▶ [REQUIREMENT]: Return the lines from the line containing "const lion = new" through the line containing "if empty is" exactly. No other line should appear in the answer.

▶ [INFORMATION SUPPLIED]:
* begin *

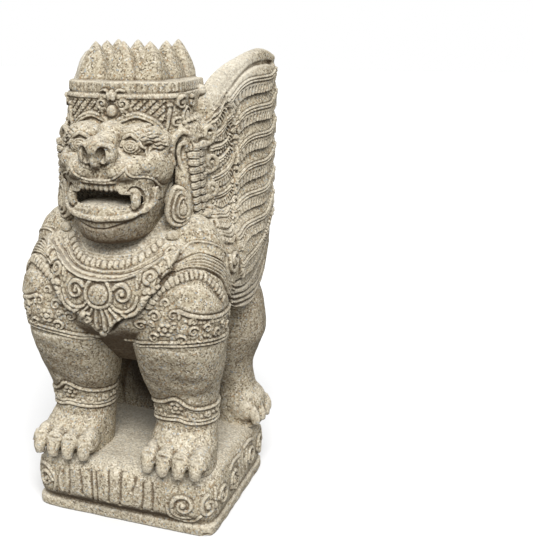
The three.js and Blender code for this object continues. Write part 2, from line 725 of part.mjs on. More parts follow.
// Draws edges together where they carry least of the form, until few enough triangles are left. An edge
// goes only where the skin stays closed and no face turns over.
function thinned(corners, faces, most) {
  const at = corners.slice();
  const alive = faces.map((face) => face.slice());
  const around = at.map(() => new Set());
  const quadric = at.map(() => new Array(10).fill(0));
  alive.forEach((face, i) => {
    const plane = planeQuadric(...face.map((v) => at[v]));
    for (const v of face) {
      around[v].add(i);
      quadric[v] = quadric[v].map((q, k) => q + plane[k]);
    }
  });
  let count = alive.length;
  const neighbours = (v) => new Set([...around[v]].flatMap((i) => alive[i]).filter((n) => n !== v));
  const faceNormal = (face, moved, to) => {
    const [a, b, c] = face.map((v) => (moved.includes(v) ? to : at[v]));
    return b.clone().sub(a).cross(c.clone().sub(a));
  };
  const turnsOver = (keep, drop, to) =>
    [...new Set([...around[keep], ...around[drop]])].some((i) => {
      const face = alive[i];
      if (face.includes(keep) && face.includes(drop)) return false;
      const before = faceNormal(face, [], to).normalize();
      const after = faceNormal(face, [keep, drop], to);
      return after.length() < 0.02 || after.normalize().dot(before) < 0.35;
    });
  for (let pass = 0; pass < 60 && count > most; pass += 1) {
    const edges = [];
    alive.forEach((face) => {
      if (!face) return;
      face.forEach((a, k) => {
        const b = face[(k + 1) % 3];
        if (a > b) return;
        const both = quadric[a].map((q, n) => q + quadric[b][n]);
        const middle = at[a].clone().lerp(at[b], 0.5);
        const forLength = 1e-3 * at[a].distanceToSquared(at[b]);
        const places = [at[a], at[b], middle].map((p) => [quadricAt(both, p) + forLength, p]);
        places.sort((p, q) => p[0] - q[0]);
        edges.push([places[0][0], a, b, places[0][1], both]);
      });
    });
    edges.sort((p, q) => p[0] - q[0]);
    const touched = new Set();
    let drawn = 0;
    for (const [, keep, drop, to, both] of edges) {
      if (count <= most || drawn > edges.length / 14) break;
      if (touched.has(keep) || touched.has(drop)) continue;
      const beside = neighbours(drop);
      const shared = [...neighbours(keep)].filter((n) => beside.has(n));
      if (shared.length !== 2 || turnsOver(keep, drop, to)) continue;
      for (const i of [...around[drop]]) {
        const face = alive[i];
        if (face.includes(keep)) {
          face.forEach((v) => around[v].delete(i));
          alive[i] = null;
          count -= 1;
        } else {
          face[face.indexOf(drop)] = keep;
          around[keep].add(i);
        }
      }
      around[drop].clear();
      at[keep] = to.clone();
      quadric[keep] = both;
      for (const v of [keep, ...neighbours(keep)]) touched.add(v);
      drawn += 1;
    }
    if (!drawn) break;
  }
  return [at, alive.filter(Boolean)];
}

function toGeometry(carved) {
  const mesh = carved.getMesh();
  const corners = [];
  for (let i = 0; i < mesh.numVert; i += 1)
    corners.push(point(...mesh.vertProperties.slice(i * mesh.numProp, i * mesh.numProp + 3)));
  const faces = [];
  for (let i = 0; i < mesh.triVerts.length; i += 3) faces.push([...mesh.triVerts.slice(i, i + 3)]);
  const [at, kept] = thinned(corners, faces, MOST_TRIANGLES);
  const used = [...new Set(kept.flat())];
  const place = new Map(used.map((v, i) => [v, i]));
  const geometry = new THREE.BufferGeometry().setFromPoints(used.map((v) => at[v]));
  geometry.setIndex(kept.flat().map((v) => place.get(v)));
  geometry.computeVertexNormals();
  return geometry;
}

const stone = new THREE.MeshStandardMaterial({ color: 0xb5a68e, roughness: 0.95, metalness: 0 });
const lion = new THREE.Mesh(toGeometry(carve()), stone);
lion.name = "winged_lion";

const statue = new THREE.Group();
statue.add(lion);

export default statue;
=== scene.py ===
# %% [markdown]
# # A winged guardian lion, carved from one block of stone
#
# The statue is about 80 cm high: a square plinth, four heavy legs, a bull neck with a broad grinning face,
# a crown with eight pointed petals and two upright wings. A carver works from large forms to small ones,
# and so does this lesson. Each part starts as a few simple closed shapes that overlap, a voxel remesh melts
# them into one skin, as if they were cut from one stone, and then the ornament is carved into that skin by
# moving its points in or out along the surface.

import math

import bmesh
import bpy
import numpy as np
from mathutils import Euler, Matrix, Vector


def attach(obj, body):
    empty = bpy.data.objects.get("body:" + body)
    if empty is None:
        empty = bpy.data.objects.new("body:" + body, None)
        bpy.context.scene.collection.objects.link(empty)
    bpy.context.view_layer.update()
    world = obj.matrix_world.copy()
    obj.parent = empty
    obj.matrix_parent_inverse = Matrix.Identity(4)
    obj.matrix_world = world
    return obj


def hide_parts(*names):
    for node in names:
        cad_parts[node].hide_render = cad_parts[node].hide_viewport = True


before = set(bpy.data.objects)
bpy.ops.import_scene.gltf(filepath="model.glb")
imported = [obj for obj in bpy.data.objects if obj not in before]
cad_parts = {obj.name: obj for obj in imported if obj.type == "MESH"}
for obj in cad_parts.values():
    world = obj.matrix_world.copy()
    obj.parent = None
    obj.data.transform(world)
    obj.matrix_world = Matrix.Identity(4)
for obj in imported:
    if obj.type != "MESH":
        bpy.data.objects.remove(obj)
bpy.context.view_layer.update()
LION = "winged_lion"

# %% [markdown]
# ## Where the camera stands
#
# The picture shows the lion from its left front, from a little above. The camera keeps the distance of such
# a picture, because distance alone decides how strongly the near foot grows against the far one. The statue
# stands left of the middle of the picture, which is a shift of the lens, not a turn of the camera.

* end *

▶ [ANSWER TO THIS PROBLEM]:
const lion = new THREE.Mesh(toGeometry(carve()), stone);
lion.name = "winged_lion";

const statue = new THREE.Group();
statue.add(lion);

export default statue;
=== scene.py ===
# %% [markdown]
# # A winged guardian lion, carved from one block of stone
#
# The statue is about 80 cm high: a square plinth, four heavy legs, a bull neck with a broad grinning face,
# a crown with eight pointed petals and two upright wings. A carver works from large forms to small ones,
# and so does this lesson. Each part starts as a few simple closed shapes that overlap, a voxel remesh melts
# them into one skin, as if they were cut from one stone, and then the ornament is carved into that skin by
# moving its points in or out along the surface.

import math

import bmesh
import bpy
import numpy as np
from mathutils import Euler, Matrix, Vector


def attach(obj, body):
    empty = bpy.data.objects.get("body:" + body)
    if empty is None:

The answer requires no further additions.